**Instructions for the task:** Your task is to repeat the listing exactly.
--- Start Information supplied ---
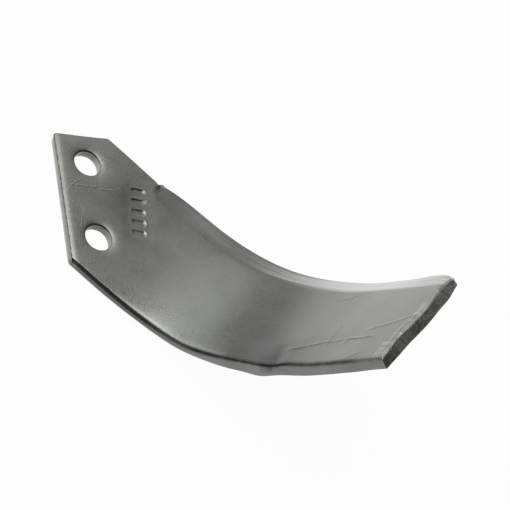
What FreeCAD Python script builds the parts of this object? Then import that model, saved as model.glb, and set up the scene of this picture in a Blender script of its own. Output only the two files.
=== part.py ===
import FreeCAD, Part
import math
import os
import Sketcher

# Rotary tiller blade: one piece of flat spring steel bar, sheared, punched, forged and bent.
# The origin is the middle of the bolt holes on the mounting face. The mounting end lies in the
# XY plane, with its holes in line along Y, and the blade bends up towards +Z.

document = FreeCAD.newDocument("TillerBlade")

# Driving dimensions, in millimetres and degrees.
# Places along the bar are measured on its flat middle line, from the middle of the holes.
dimensions = {
    "bar_width": 80,
    "bar_thickness": 7,
    "rolled_round": 2.4,          # corners of the bar's long edges, as rolled
    "bar_angle": 43.8,            # how far the bar runs down from the X axis
    "bar_offset": 0.4,            # middle line of the bar from the middle of the holes
    "hole_pitch": 47,
    "hole_diameter": 15.5,
    "hole_roll": 0.5,             # rounding where the punch went in
    "hole_break": 0.8,            # chamfer where it broke out, on the mounting face
    "side_margin": 17.5,          # hole line to the long sheared edge
    "top_margin": 17.6,           # upper hole to the short sheared edge
    "corner_round": 2.5,
    "shear_roll": 0.8,            # rounding where the shear blade went in
    "bevel_start": 18,
    "bevel_depth": 8.8,           # width of the bevel on the bar's own face
    "cut_thickness": 3.2,
    "cut_round": 0.8,
    "spread_at_start": 5.2,       # metal forged out past the bar's edge
    "spread": 7.8,
    "spread_run": 8,              # how quickly the spread grows along the blade
    "bend_after_bevel": 9,        # start of the bend from the start of the bevel
    "bend_length": 157,
    "bend_angle": 60.5,
    "fold_slant": 6,              # fold lines against the bar's square section
    "tip_reach": 219.4,
    "tip_slant": 3.9,
    "mark_length": 8,
    "mark_width": 2.4,
    "mark_sink": 0.4,
    "mark_spacing": 6.8,
    "mark_count": 5,
    "mark_across": 28.5,          # middle of the first stamped mark
    "mark_up": 8.5,
    "mark_lean": 7,               # the row of marks against the Y axis
}

sizes = document.addObject("Spreadsheet::Sheet", "Sizes")
for row, (alias, number) in enumerate(dimensions.items(), 1):
    sizes.set(f"A{row}", alias)
    sizes.set(f"B{row}", str(number))
    sizes.setAlias(f"B{row}", alias)

# Each row of this table is one section along a fold line: its run along the flat bar, how far the
# bend has turned there, its middle point in space and how far the cutting edge is spread.
stations = document.addObject("Spreadsheet::Sheet", "Stations")
columns = {"along": "A", "turn": "B", "across": "C", "up": "D", "rise": "E", "spread": "F"}
bendStart = "(Sizes.bevel_start + Sizes.bend_after_bevel)"
foldAngle = "(Sizes.bar_angle + Sizes.fold_slant)"


def fill(name, number, formula):
    cell = f"{columns[name]}{number + 1}"
    stations.set(cell, "=" + formula)
    stations.setAlias(cell, f"{name}_{number}")


def addStation(number, share):
    """Adds a section at a share of the way from the start of the bend to the tip."""
    fill("along", number, f"{bendStart} + (Sizes.tip_reach - {bendStart}) * {share:.4f}")
    bent = f"min(1; (along_{number} - {bendStart}) / Sizes.bend_length)"
    fill("turn", number, f"Sizes.bend_angle * (1 - cos(180 * {bent})) / 2")
    fade = f"exp(({bendStart} - along_{number}) / Sizes.spread_run)"
    fill("spread", number, f"Sizes.spread - (Sizes.spread - Sizes.spread_at_start) * {fade}")
    if number == 0:
        fill("across", 0, "along_0 * cos(Sizes.bar_angle) + Sizes.bar_offset * sin(Sizes.bar_angle)")
        fill("up", 0, "Sizes.bar_offset * cos(Sizes.bar_angle) - along_0 * sin(Sizes.bar_angle)")
        fill("rise", 0, "Sizes.bar_thickness / 2")
        return
    last = number - 1
    step = f"(along_{number} - along_{last})"
    lean = f"((turn_{number} + turn_{last}) / 2)"
    ahead = f"{step} * cos(Sizes.fold_slant) * cos({lean})"
    aside = f"{step} * sin(Sizes.fold_slant)"
    fill("across", number, f"across_{last} + {ahead} * cos({foldAngle}) + {aside} * sin({foldAngle})")
    fill("up", number, f"up_{last} - {ahead} * sin({foldAngle}) + {aside} * cos({foldAngle})")
    fill("rise", number, f"rise_{last} + {step} * cos(Sizes.fold_slant) * sin({lean})")


bendSections = 13
crowding = 1.3                    # above 1, the sections stand closer where the bend starts
for number in range(bendSections + 1):
    addStation(number, (number / bendSections) ** crowding)
document.recompute()

body = document.addObject("PartDesign::Body", "Body")
body.Label = "tiller_blade"
ground = next(plane for plane in body.Origin.OriginFeatures if plane.Role == "XY_Plane")
originPoint = (-1, 1)             # a sketch's own origin, as its constraints name it


def newSketch(name, place=None):
    sketch = body.newObject("Sketcher::SketchObject", name)
    sketch.AttachmentSupport = [(ground, "")]
    sketch.MapMode = "FlatFace"
    if place:
        sketch.setExpression("AttachmentOffset", f"placement({place})")
    return sketch


def hold(sketch, kind, places, formula):
    """Adds a dimension that follows the sheet."""
    sketch.addConstraint(Sketcher.Constraint(kind, *places, float(sketch.evalExpression(formula))))
    sketch.setExpression(f"Constraints[{sketch.ConstraintCount - 1}]", formula)


def holdPoint(sketch, edge, end, x, y):
    """Holds one end of an edge at a place; x and y are formulas, and None leaves one free."""
    for kind, formula in (("DistanceX", x), ("DistanceY", y)):
        if formula:
            hold(sketch, kind, (*originPoint, edge, end), formula)


def holdStraight(sketch, level, upright):
    for edge in level:
        sketch.addConstraint(Sketcher.Constraint("Horizontal", edge))
    for edge in upright:
        sketch.addConstraint(Sketcher.Constraint("Vertical", edge))


def addLine(sketch, x1, y1, x2, y2):
    return sketch.addGeometry(Part.LineSegment(FreeCAD.Vector(x1, y1, 0), FreeCAD.Vector(x2, y2, 0)))


def addArc(sketch, x, y, radius, first, last):
    circle = Part.Circle(FreeCAD.Vector(x, y, 0), FreeCAD.Vector(0, 0, 1), radius)
    return sketch.addGeometry(Part.ArcOfCircle(circle, math.radians(first), math.radians(last)))


def joinRound(sketch, edges, sharp=()):
    """Joins each edge's end to the next one's start, tangent except after the edges named as sharp."""
    for edge, after in zip(edges, edges[1:] + edges[:1]):
        kind = "Coincident" if edge in sharp else "Tangent"
        sketch.addConstraint(Sketcher.Constraint(kind, edge, 2, after, 1))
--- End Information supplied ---
**Exercise result:**
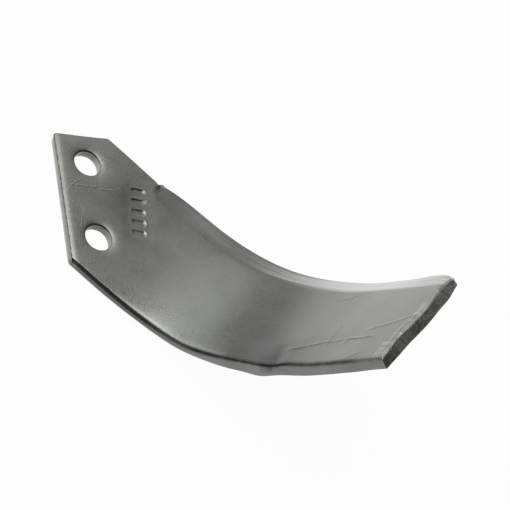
What FreeCAD Python script builds the parts of this object? Then import that model, saved as model.glb, and set up the scene of this picture in a Blender script of its own. Output only the two files.
=== part.py ===
import FreeCAD, Part
import math
import os
import Sketcher

# Rotary tiller blade: one piece of flat spring steel bar, sheared, punched, forged and bent.
# The origin is the middle of the bolt holes on the mounting face. The mounting end lies in the
# XY plane, with its holes in line along Y, and the blade bends up towards +Z.

document = FreeCAD.newDocument("TillerBlade")

# Driving dimensions, in millimetres and degrees.
# Places along the bar are measured on its flat middle line, from the middle of the holes.
dimensions = {
    "bar_width": 80,
    "bar_thickness": 7,
    "rolled_round": 2.4,          # corners of the bar's long edges, as rolled
    "bar_angle": 43.8,            # how far the bar runs down from the X axis
    "bar_offset": 0.4,            # middle line of the bar from the middle of the holes
    "hole_pitch": 47,
    "hole_diameter": 15.5,
    "hole_roll": 0.5,             # rounding where the punch went in
    "hole_break": 0.8,            # chamfer where it broke out, on the mounting face
    "side_margin": 17.5,          # hole line to the long sheared edge
    "top_margin": 17.6,           # upper hole to the short sheared edge
    "corner_round": 2.5,
    "shear_roll": 0.8,            # rounding where the shear blade went in
    "bevel_start": 18,
    "bevel_depth": 8.8,           # width of the bevel on the bar's own face
    "cut_thickness": 3.2,
    "cut_round": 0.8,
    "spread_at_start": 5.2,       # metal forged out past the bar's edge
    "spread": 7.8,
    "spread_run": 8,              # how quickly the spread grows along the blade
    "bend_after_bevel": 9,        # start of the bend from the start of the bevel
    "bend_length": 157,
    "bend_angle": 60.5,
    "fold_slant": 6,              # fold lines against the bar's square section
    "tip_reach": 219.4,
    "tip_slant": 3.9,
    "mark_length": 8,
    "mark_width": 2.4,
    "mark_sink": 0.4,
    "mark_spacing": 6.8,
    "mark_count": 5,
    "mark_across": 28.5,          # middle of the first stamped mark
    "mark_up": 8.5,
    "mark_lean": 7,               # the row of marks against the Y axis
}

sizes = document.addObject("Spreadsheet::Sheet", "Sizes")
for row, (alias, number) in enumerate(dimensions.items(), 1):
    sizes.set(f"A{row}", alias)
    sizes.set(f"B{row}", str(number))
    sizes.setAlias(f"B{row}", alias)

# Each row of this table is one section along a fold line: its run along the flat bar, how far the
# bend has turned there, its middle point in space and how far the cutting edge is spread.
stations = document.addObject("Spreadsheet::Sheet", "Stations")
columns = {"along": "A", "turn": "B", "across": "C", "up": "D", "rise": "E", "spread": "F"}
bendStart = "(Sizes.bevel_start + Sizes.bend_after_bevel)"
foldAngle = "(Sizes.bar_angle + Sizes.fold_slant)"


def fill(name, number, formula):
    cell = f"{columns[name]}{number + 1}"
    stations.set(cell, "=" + formula)
    stations.setAlias(cell, f"{name}_{number}")


def addStation(number, share):
    """Adds a section at a share of the way from the start of the bend to the tip."""
    fill("along", number, f"{bendStart} + (Sizes.tip_reach - {bendStart}) * {share:.4f}")
    bent = f"min(1; (along_{number} - {bendStart}) / Sizes.bend_length)"
    fill("turn", number, f"Sizes.bend_angle * (1 - cos(180 * {bent})) / 2")
    fade = f"exp(({bendStart} - along_{number}) / Sizes.spread_run)"
    fill("spread", number, f"Sizes.spread - (Sizes.spread - Sizes.spread_at_start) * {fade}")
    if number == 0:
        fill("across", 0, "along_0 * cos(Sizes.bar_angle) + Sizes.bar_offset * sin(Sizes.bar_angle)")
        fill("up", 0, "Sizes.bar_offset * cos(Sizes.bar_angle) - along_0 * sin(Sizes.bar_angle)")
        fill("rise", 0, "Sizes.bar_thickness / 2")
        return
    last = number - 1
    step = f"(along_{number} - along_{last})"
    lean = f"((turn_{number} + turn_{last}) / 2)"
    ahead = f"{step} * cos(Sizes.fold_slant) * cos({lean})"
    aside = f"{step} * sin(Sizes.fold_slant)"
    fill("across", number, f"across_{last} + {ahead} * cos({foldAngle}) + {aside} * sin({foldAngle})")
    fill("up", number, f"up_{last} - {ahead} * sin({foldAngle}) + {aside} * cos({foldAngle})")
    fill("rise", number, f"rise_{last} + {step} * cos(Sizes.fold_slant) * sin({lean})")


bendSections = 13
crowding = 1.3                    # above 1, the sections stand closer where the bend starts
for number in range(bendSections + 1):
    addStation(number, (number / bendSections) ** crowding)
document.recompute()

body = document.addObject("PartDesign::Body", "Body")
body.Label = "tiller_blade"
ground = next(plane for plane in body.Origin.OriginFeatures if plane.Role == "XY_Plane")
originPoint = (-1, 1)             # a sketch's own origin, as its constraints name it


def newSketch(name, place=None):
    sketch = body.newObject("Sketcher::SketchObject", name)
    sketch.AttachmentSupport = [(ground, "")]
    sketch.MapMode = "FlatFace"
    if place:
        sketch.setExpression("AttachmentOffset", f"placement({place})")
    return sketch


def hold(sketch, kind, places, formula):
    """Adds a dimension that follows the sheet."""
    sketch.addConstraint(Sketcher.Constraint(kind, *places, float(sketch.evalExpression(formula))))
    sketch.setExpression(f"Constraints[{sketch.ConstraintCount - 1}]", formula)


def holdPoint(sketch, edge, end, x, y):
    """Holds one end of an edge at a place; x and y are formulas, and None leaves one free."""
    for kind, formula in (("DistanceX", x), ("DistanceY", y)):
        if formula:
            hold(sketch, kind, (*originPoint, edge, end), formula)


def holdStraight(sketch, level, upright):
    for edge in level:
        sketch.addConstraint(Sketcher.Constraint("Horizontal", edge))
    for edge in upright:
        sketch.addConstraint(Sketcher.Constraint("Vertical", edge))


def addLine(sketch, x1, y1, x2, y2):
    return sketch.addGeometry(Part.LineSegment(FreeCAD.Vector(x1, y1, 0), FreeCAD.Vector(x2, y2, 0)))


def addArc(sketch, x, y, radius, first, last):
    circle = Part.Circle(FreeCAD.Vector(x, y, 0), FreeCAD.Vector(0, 0, 1), radius)
    return sketch.addGeometry(Part.ArcOfCircle(circle, math.radians(first), math.radians(last)))


def joinRound(sketch, edges, sharp=()):
    """Joins each edge's end to the next one's start, tangent except after the edges named as sharp."""
    for edge, after in zip(edges, edges[1:] + edges[:1]):
        kind = "Coincident" if edge in sharp else "Tangent"
        sketch.addConstraint(Sketcher.Constraint(kind, edge, 2, after, 1))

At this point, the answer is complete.